Abstract

An uninterrupted multi-day (6–8 May 2013) ionospheric F-region event with features indicative of medium-scale traveling ionospheric disturbances (MSTIDs) was detected with the Millstone Hill (MH) incoherent scatter radar (ISR). It was later identified, with the addition of Global Positioning System total electron content (GPS-TEC) imaging, as a novel ionospheric phenomenon. This phenomenon is herein termed semi-coherent ionospheric pulsing structures (SCIPS). The presumptive-MSTIDs in this multi-day event had a ~1 h period and were observed during calm-to-minor geomagnetic conditions using both the vertical-looking (Zenith) and steerable (Millstone Hill Steerable Antenna, or MISA) MH ISR systems. To image the MH MSTID events on a larger horizontal scale than is possible with ISR systems alone, a dense network of GPS TEC receivers was leveraged. The ISR-observed event was located in the GPS-TEC data geographically centered on the MH location with a ~100 km resolution (pixel size). However, keogram analysis of the GPS-TEC data revealed that the event had coherency across the continental United States. The same technique additionally exposed similar events occurring globally throughout the observing period.
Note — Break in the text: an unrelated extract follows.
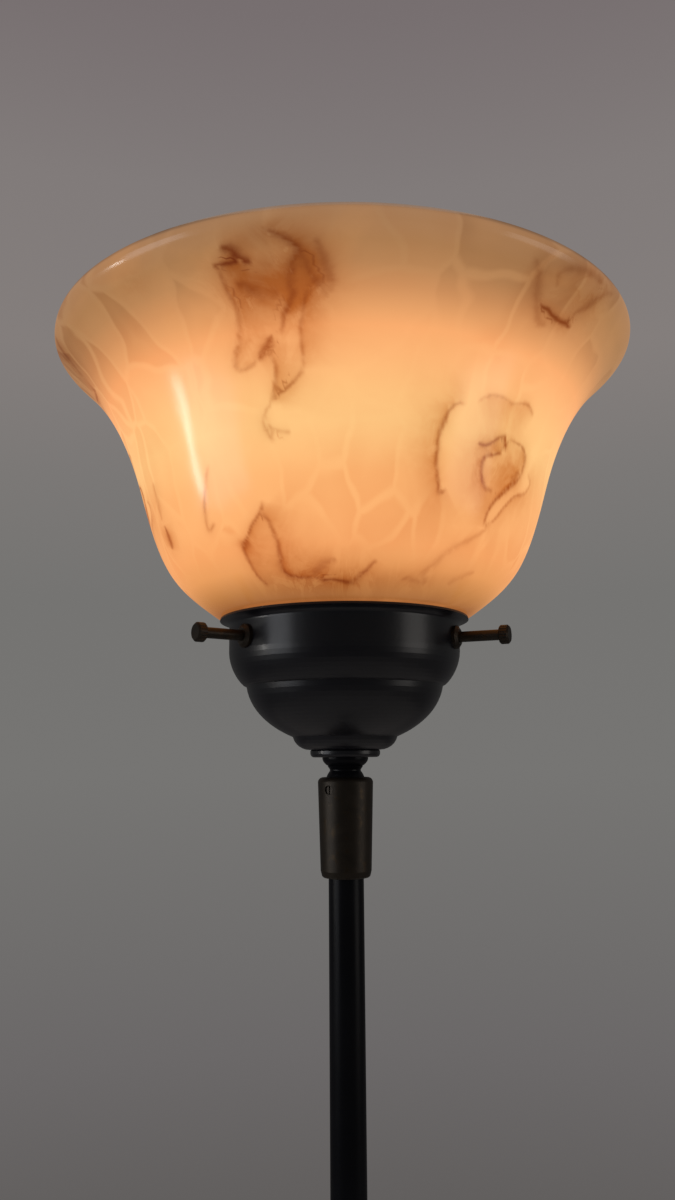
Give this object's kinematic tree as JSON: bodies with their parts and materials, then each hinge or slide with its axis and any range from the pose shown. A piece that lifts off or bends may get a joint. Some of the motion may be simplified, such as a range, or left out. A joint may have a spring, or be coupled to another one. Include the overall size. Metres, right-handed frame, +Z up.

Our multi-instrument approach allows us to conclude that the event was comprised of large-scale and continuously forced, semi-coherent ionospheric pulsing structures (SCIPS) that masqueraded as MSTIDs when viewed locally. The GPS-TEC images show that the SCIPS were stationary in longitude on a global scale, but appeared to propagate in a southward direction in the Northern Hemisphere. It was not possible to obtain direct imaging in the southern hemisphere due to the smaller number of receivers. The SCIPS appear to originate at high latitudes and, in several instances, were coherent across over 10,000 km. The apparent high latitude source location, ubiquity, and large-scale coherence of the SCIPS suggest unexpected impulsive auroral oval sources containing enough energy to continually force the observed MSTID-like structures even during low geomagnetic activity periods.